For perhaps the first time since the fiery cleric burst onto the political scene by leading two uprisings against U.S. forces in 2004, it is now possible to imagine a future for Iraq in which he plays only a limited political role.
On a weekday, the square in Baghdad's Sadr City slum is empty. An Iraqi soldier peers from a spot next to an armored vehicle, parked beneath the gun turrets of the new base, just opposite the headquarters of the young cleric's movement.
Inside the building from which they once wielded unrivalled sway over the slum's 2 million people, Sadr's followers gripe about the government troops who arrived six months ago.
"They lied to us," bemoans Abu Ammar al-Saadi, a tribal leader whose family holds senior positions in the movement.
"The government said 'We just want to enter to arrest some wanted people.' Not to establish bases. And after that they came and built bases in Sadr City."
Six months after U.S. and Iraqi government forces drove Sadr's once-feared Mehdi Army militia fighters off the streets in Sadr City and south Iraq, the cleric's movement is hemmed in.
Sadr himself has not appeared in public for months and is widely believed to have decamped to Iran.
Last year he pulled his cabinet members from the ruling coalition. This year he largely disbanded his Mehdi Army. Together, the two developments mean he now wields neither a share of national political power nor might on the streets.

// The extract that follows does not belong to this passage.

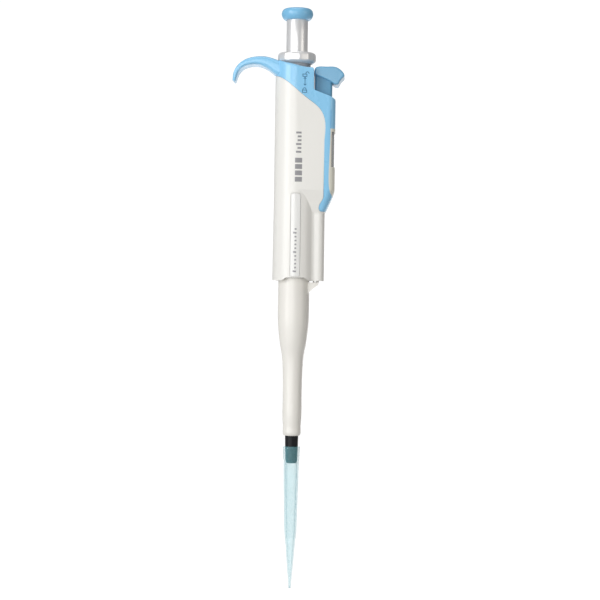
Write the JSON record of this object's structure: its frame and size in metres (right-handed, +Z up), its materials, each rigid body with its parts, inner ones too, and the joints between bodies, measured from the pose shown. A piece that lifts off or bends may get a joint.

With the signing last week of a pact requiring U.S. forces to leave within three years, the government is now claiming to have achieved Sadr's signature political objective without him.
"There is certainly less room" in Iraqi politics for Sadr, said Reidar Visser, a Norwegian historian and expert on southern Iraq's Shi'ite communities. "It does seem as if Sadr is struggling in keeping control of his movement right now."
PASSIONATE SUPPORT
The cleric still inspires passionate reverence, especially among the impoverished, displaced southern Shi'ite tribespeople who crowd the rubbish-choked slum, where graffiti denounces the U.S. "occupation" and promises victory of the Mehdi Army.
Sadr's young, black-bearded face glares down from countless posters, alongside his white-bearded father and grey-bearded great uncle -- both Shi'ite ayatollahs who became widely adulated martyrs when they were killed under Saddam Hussein.
Black flags hang everywhere, marking the recent anniversary of his father's death, proof of devotion for his family name. Continued...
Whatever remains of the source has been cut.